I read it, first ~25 years ago for a history of geography course and then again last year for a political science course. It models a particular period in the history of physics, and as you say it works well within that range but has been critiqued for being too broadly applied. The picture you used is of the second edition, I recommend the third edition where Kuhn himself rejects some of the interpretations and applications of his ideas. Elsewhere Kuhn is quoted as saying "I am not a Kuhnian!" as another statement of rejecting how some 'followers' were using his ideas.
But to your point, the counter-claim that anthropogenic influences on climate do not exist is hardly a new one, it is the null hypothesis after all, and almost everyone would like it to be true so it is not particularly unpopular. It simply is not supported by the evidence...maybe someday though.
And there is your problem. Where there is money, there is corruption. Academia - so dependent on grants and publishing - isn't immune to a disease of the unwashed masses living at the foot of the ivory tower.
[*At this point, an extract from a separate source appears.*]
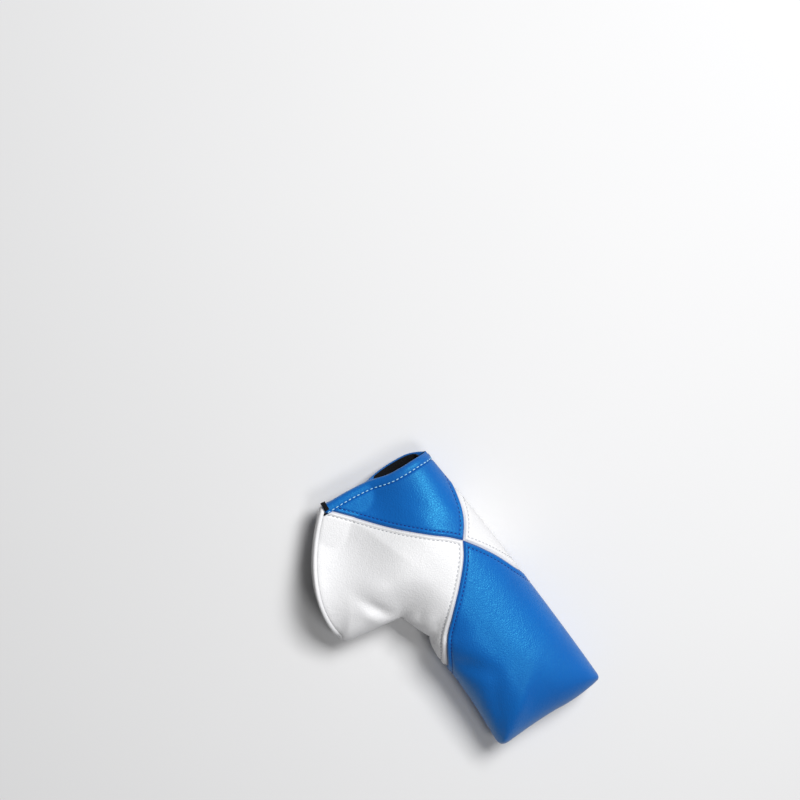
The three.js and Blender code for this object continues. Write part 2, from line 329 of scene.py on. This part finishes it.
def flatMesh(half, grid):
    outline, mouthEdge = outlines[half], mouthEdges[half]
    spacing, step, fine = grid["spacing"], grid["step"], grid is fineGrid
    path = resample(sewn, step)
    loop = np.concatenate([path, resample(neckEdge, step)[1:], resample(mouthEdge, step)[1:-1]])
    points = [tuple(p) for p in loop]
    edges = [(i, (i + 1) % len(loop)) for i in range(len(loop))]
    edgeLines = [inset(mouthEdge, pouch["hemWidth"], half), inset(neckEdge, pouch["bindingWidth"], half)]
    if not fine:
        for edge in (mouthEdge, neckEdge):
            longer = inset(edge, 0, half)
            extra = liningStop["neck"] if edge is neckEdge else 0
            edgeLines.append(inset(edge, liningReach(*longer.T) + extra, half))
    edgeLines = [resample(line, step) for line in edgeLines]
    seamLines = [resample(line, grid["seamStep"]) for line in seams.values()] if fine else []
    for line in edgeLines + seamLines:
        first = len(points)
        points += [tuple(p) for p in line]
        edges += [(first + i, first + i + 1) for i in range(len(line) - 1)]
    groups = []
    inward = inwardOf(path, half)
    turn = math.radians(grid["turn"])
    reaches = [pouch["domeWidths"][0] * (1 - math.cos(k * turn)) for k in range(1, 20)]
    for reach in [r for r in reaches if r < spacing * 3.4]:
        ring = path + inward * reach
        good = insideOf(outline, *ring.T) & (distanceTo(sewn, *ring.T) > reach * 0.93)
        groups.append((ring[good], min(0.45, reach * 0.5)))
    if fine:
        for base in seamLines:
            for away in grid["seamOffsets"]:
                for offset in (base + leftOf(base) * away, base - leftOf(base) * away):
                    good = insideOf(outline, *offset.T) & (seamDistance(*offset.T) > away * 0.9)
                    groups.append((offset[good], 0.2))
        for line in edgeLines:
            for away in grid["bandOffsets"]:
                offset = line + leftOf(line) * away
                groups.append((offset[insideOf(outline, *offset.T)], 0.25))
    rows = np.arange(-6, 102, spacing * 0.866)
    columns = np.arange(-160, 16, spacing)
    x = np.concatenate([columns + (k % 2) * spacing / 2 for k in range(len(rows))])
    y = np.repeat(rows, len(columns))
    good = insideOf(outline, x, y) & (distanceTo(sewn, x, y) > spacing * 3)
    if fine:
        good &= seamDistance(x, y) > grid["seamReach"]
    groups.append((np.stack([x[good], y[good]], axis=1), spacing * 0.45))
    points += keepApart(points, groups)
    found = delaunay_2d_cdt([Vector(p) for p in points], edges, [list(range(len(loop)))], 1, 1e-4, False)
    flat = np.array([tuple(v) for v in found[0]])
    triangles = np.array([f for f in found[2] if len(f) == 3])
    a, b, c = (flat[triangles[:, i]] for i in range(3))
    turned = np.cross(b - a, c - a) < 0
    triangles[turned] = triangles[turned][:, ::-1]
    return flat, triangles[insideOf(loop, *flat[triangles].mean(axis=1).T)]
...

I think one factor here is that you have a hard time believing people willingly choose career-paths for reasons other than money. Discovering something new and the thrill of the chase is what drives most academic scientists, particularly in something like climate research...it certainly is not for wealth. The grants enable them to go where they could not otherwise go. For example my university has a strong Arctic program and the researchers travel there to take measurements, test their models, see first hand what is happening, and talk to the people directly affected, in other words they get out of the ivory tower to better model the real world. Grants enable that kind of science. But even with that, in general most academic publications do not come from grant-supported research (it varies depending on the field of course, your field of training probably has a higher association between grants and publications due to the nature of the research and the technology requirements...not to mention there simply is a lot of money thrown at medical and engineering research). I am a good example of this, my master's thesis was not grant supported, my dissertation research is not grant supported, and I am currently working on two publications unrelated to my dissertation work that are also not grant supported.
The biggest flaw with your corruption hypothesis is tenure. Once a faculty person makes tenure he or she is no longer dependent on grants or publishing and could conceivably coast until retirement. I have yet to meet anyone who has done that however, because everyone I know enjoys research. My advisor is 70 and has yet to talk about retiring, and he is very active teaching, researching, presenting at conferences, and publishing. He simply loves it. Another professor I work with on some outreach got his PhD in the early 1970s and says he wanted to work in a field that tackles big problems, and he ended up choosing climate research because he also wanted to work in something that was not controversial (little did he know how that would change a decade later). He too is close to 70 and still travels to the Arctic every year. He simply loves it. And even those who retire usually do so as emeriti, continuing to research and advise but no longer teach in a classroom. People who are intimately aware of the evidence, and the strengths and weaknesses of that evidence, and are no longer dependent on anything still support the model that fits that evidence. Think about that.